### RECORDS TO USE
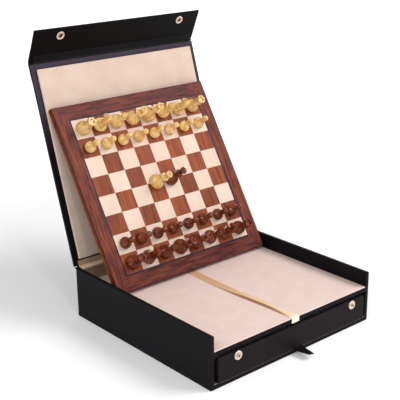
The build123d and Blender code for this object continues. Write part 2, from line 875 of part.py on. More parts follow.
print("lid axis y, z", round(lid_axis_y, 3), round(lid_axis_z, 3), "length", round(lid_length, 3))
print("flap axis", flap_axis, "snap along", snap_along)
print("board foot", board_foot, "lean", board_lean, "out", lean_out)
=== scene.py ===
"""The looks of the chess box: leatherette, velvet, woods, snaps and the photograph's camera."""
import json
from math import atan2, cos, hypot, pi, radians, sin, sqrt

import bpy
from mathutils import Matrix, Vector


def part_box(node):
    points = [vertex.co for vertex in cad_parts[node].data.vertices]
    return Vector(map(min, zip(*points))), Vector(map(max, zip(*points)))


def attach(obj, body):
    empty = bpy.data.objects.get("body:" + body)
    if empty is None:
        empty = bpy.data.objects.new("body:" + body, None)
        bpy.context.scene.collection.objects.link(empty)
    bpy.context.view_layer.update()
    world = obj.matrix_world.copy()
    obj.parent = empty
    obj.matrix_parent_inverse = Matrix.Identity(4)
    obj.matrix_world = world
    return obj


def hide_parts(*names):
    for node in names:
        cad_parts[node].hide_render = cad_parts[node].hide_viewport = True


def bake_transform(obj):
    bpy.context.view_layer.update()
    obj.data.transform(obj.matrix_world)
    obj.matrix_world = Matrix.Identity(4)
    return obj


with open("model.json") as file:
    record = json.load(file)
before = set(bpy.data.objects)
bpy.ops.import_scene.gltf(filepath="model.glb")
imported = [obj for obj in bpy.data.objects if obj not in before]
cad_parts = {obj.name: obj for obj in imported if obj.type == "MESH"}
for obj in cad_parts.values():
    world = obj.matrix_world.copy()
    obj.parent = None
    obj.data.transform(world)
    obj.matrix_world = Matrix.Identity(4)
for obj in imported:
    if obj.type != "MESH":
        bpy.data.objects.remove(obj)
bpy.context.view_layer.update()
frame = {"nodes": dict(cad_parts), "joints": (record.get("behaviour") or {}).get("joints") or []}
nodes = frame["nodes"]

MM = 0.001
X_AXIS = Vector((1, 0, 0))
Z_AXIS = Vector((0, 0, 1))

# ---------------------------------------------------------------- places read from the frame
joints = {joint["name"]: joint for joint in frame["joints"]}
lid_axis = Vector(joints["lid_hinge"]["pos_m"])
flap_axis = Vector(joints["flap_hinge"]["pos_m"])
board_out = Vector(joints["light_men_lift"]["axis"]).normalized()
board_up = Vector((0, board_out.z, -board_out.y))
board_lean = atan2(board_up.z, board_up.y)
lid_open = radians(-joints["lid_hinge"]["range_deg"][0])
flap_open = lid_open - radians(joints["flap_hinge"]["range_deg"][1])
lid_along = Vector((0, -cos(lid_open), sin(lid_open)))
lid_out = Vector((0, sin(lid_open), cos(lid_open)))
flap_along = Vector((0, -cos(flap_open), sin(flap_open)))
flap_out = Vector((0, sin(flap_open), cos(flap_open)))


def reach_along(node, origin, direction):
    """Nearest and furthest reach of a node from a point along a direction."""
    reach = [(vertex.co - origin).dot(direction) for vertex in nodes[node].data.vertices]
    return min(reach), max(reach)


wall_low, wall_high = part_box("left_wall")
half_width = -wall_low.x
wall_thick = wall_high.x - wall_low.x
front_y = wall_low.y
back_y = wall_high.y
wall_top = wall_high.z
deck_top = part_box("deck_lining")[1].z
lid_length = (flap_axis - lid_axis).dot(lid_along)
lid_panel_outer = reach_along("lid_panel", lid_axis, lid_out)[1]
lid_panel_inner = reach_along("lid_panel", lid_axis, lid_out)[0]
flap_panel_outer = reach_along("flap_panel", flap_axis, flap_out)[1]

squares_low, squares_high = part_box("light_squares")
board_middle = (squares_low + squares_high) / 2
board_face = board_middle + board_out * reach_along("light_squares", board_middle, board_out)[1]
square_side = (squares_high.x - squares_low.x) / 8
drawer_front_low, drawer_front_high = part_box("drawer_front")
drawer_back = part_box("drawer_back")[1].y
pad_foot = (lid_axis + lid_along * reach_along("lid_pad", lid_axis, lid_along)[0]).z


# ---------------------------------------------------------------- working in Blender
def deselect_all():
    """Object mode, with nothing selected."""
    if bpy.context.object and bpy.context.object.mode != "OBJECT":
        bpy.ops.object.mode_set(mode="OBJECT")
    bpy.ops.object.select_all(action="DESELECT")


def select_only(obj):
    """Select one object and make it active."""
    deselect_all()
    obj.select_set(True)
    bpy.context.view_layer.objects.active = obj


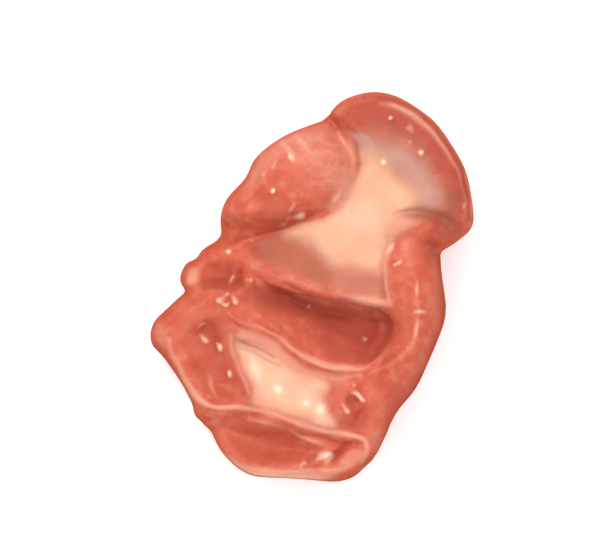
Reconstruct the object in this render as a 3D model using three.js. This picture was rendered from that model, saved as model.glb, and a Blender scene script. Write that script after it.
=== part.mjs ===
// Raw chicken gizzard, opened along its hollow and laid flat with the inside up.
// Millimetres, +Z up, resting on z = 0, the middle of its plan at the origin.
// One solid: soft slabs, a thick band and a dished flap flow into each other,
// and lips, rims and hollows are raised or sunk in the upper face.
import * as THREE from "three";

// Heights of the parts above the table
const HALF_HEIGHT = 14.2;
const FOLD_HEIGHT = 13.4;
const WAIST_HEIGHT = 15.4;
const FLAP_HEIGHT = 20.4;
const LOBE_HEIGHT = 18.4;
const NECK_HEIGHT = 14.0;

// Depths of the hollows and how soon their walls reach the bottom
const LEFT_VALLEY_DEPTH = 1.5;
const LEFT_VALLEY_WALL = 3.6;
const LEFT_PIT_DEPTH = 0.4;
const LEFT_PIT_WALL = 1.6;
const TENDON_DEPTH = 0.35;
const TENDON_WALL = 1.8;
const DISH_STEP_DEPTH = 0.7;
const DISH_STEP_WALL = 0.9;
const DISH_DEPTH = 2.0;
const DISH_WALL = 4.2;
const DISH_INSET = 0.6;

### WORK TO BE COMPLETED
Work out how many lines above contain the word "return". Give only the number.

### CORRECT ANSWER
4